Once bottles are in position try not to move wine unnecessarily. The repeated movement of bottles, even vibrations from surrounding equipment can have an impact on the end result. Agitation could cause premature ageing, disturbing the sediment and potentially affecting the flavor and aroma.
Keep it Stoppered
Once a bottle is opened it is inevitable that oxygen will have contact with the wine however a well fitted stopper can keep as much out as possible, slowing down oxidation and keeping wine fresher for longer.
Keep it Cool
All opened wine should be kept refrigerated, slowing down the chemical reactions and oxidation that can ruin wine. Red wine could be seen as the exception. It is served at a higher temperature to whites and roses, meaning that keeping it in the chiller isn’t viable. The correct serving temperature needs to be maintained during opening hours when it might be needed, only being refrigerated overnight if necessary. The bottle can then be brought back up to the correct serving temperature in the morning.
Keep it Separate
Never store wine, opened or unopened, with pungent foods such as garlic, onions or spices. The strong flavours and smells can penetrate through the cork, infusing and tainting wine with alien tastes and odours.

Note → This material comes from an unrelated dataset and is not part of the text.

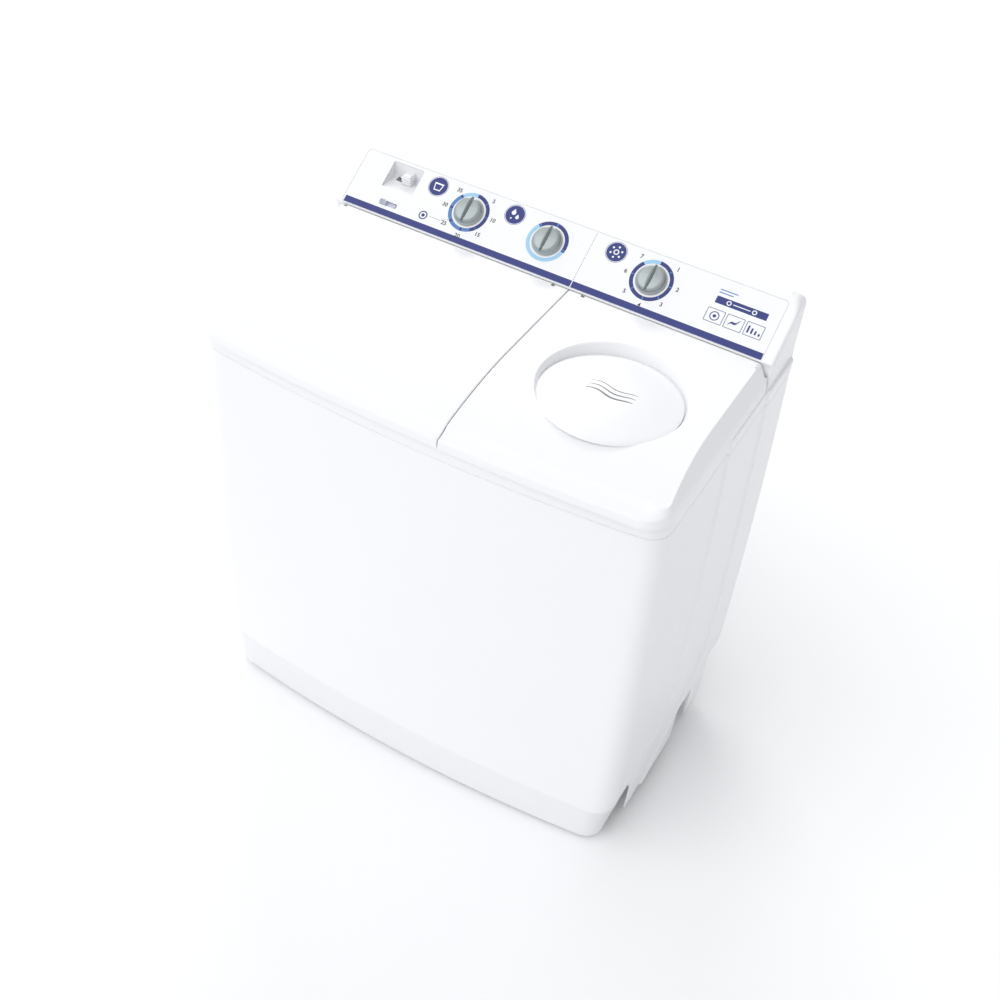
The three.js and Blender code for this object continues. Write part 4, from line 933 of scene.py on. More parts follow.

|Wine Type||Recommended Serving Temperature|
|Whites and Roses||8°C – 15°C|
|Reds||12°C – 18°C|
|Sparkling||5°C – 10°C|
|DO: Rotate the bottle at the end of pouring to prevent dripping.|
|DON’T: Serve wine from a leaking bottle. This could mean that the cork isn’t effectively sealing, allowing air to get in causing potential oxidation.|
|DO: Inspect bottles and wine before serving to the customer.|
|DON’T: Serve wine that is cloudy or appears to have bubbles (when it isn’t sparkling). This could be a sign of re-fermentation that will affect the quality of the final product.|
|DO: Pour the wine up to the curve of the glass.|
|DON’T: Serve wine that tastes ‘off’. This could potentially signal that oxidation has occurred.|
Hone the basics of wine storage and serving and make sure that your wine is always in optimal condition.